Behind them, the Browns don’t have much in the way of a proven linebacking corps. Mack Wilson came into the league with promise last season but wasn’t able to translate it into consistent strong play; as far as young players on their defense goes, he certainly remains a name to watch. Outside of him, Malcolm Smith was brought in to shore things up in the middle of their defense as a vested veteran, but there aren’t many other established names to touch on here.

Similar problems exist in their secondary - Denzel Ward is a legit number one corner, but behind him, the only established names are Terrance Mitchell (solid but unspectacular with a 63 PFF grade), and Greedy Williams who’s another promising corner that had an up-and-down rookie year. With Grant Delpit’s injury at safety, Ronnie Harrison is probably their top option in that stable, but has still yet to fully establish himself after coming into the league from Alabama (and will also still be learning Woods’ system to a degree after recently coming over in a trade from Jacksonville).

The Outlook

Cleveland figures to bounce back from a 6-10 record to some extent, but it may be a tall task in a Week 1 road game against a strong division rival in the Ravens. Having said that, there’s no reason this can’t be a close game.

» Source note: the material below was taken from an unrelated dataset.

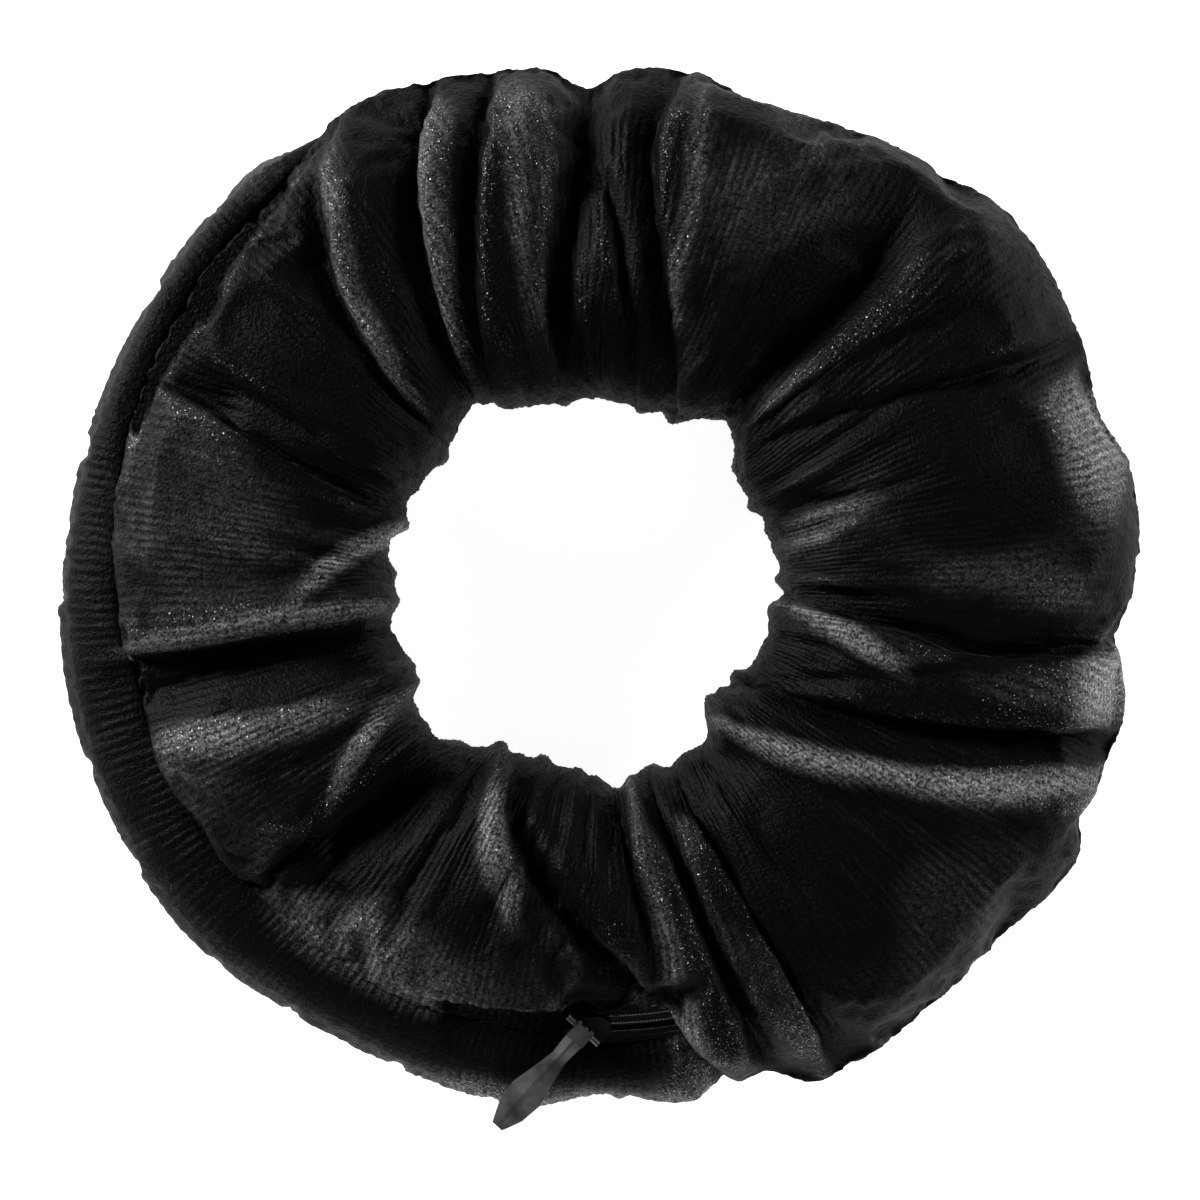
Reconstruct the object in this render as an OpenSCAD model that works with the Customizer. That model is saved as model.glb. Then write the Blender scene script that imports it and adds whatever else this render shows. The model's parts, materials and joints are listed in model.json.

The Browns have given the Ravens plenty of trouble over the last few years, and after a tumultuous offseason for the league as a whole (and no preseason to fully tune things up) both teams will likely still be figuring some things out on Sunday. With Baltimore a somewhat heavy -7.5 favorite here, my money would on the Browns to keep things tight and cover that spread, while the Ravens walk away with the W.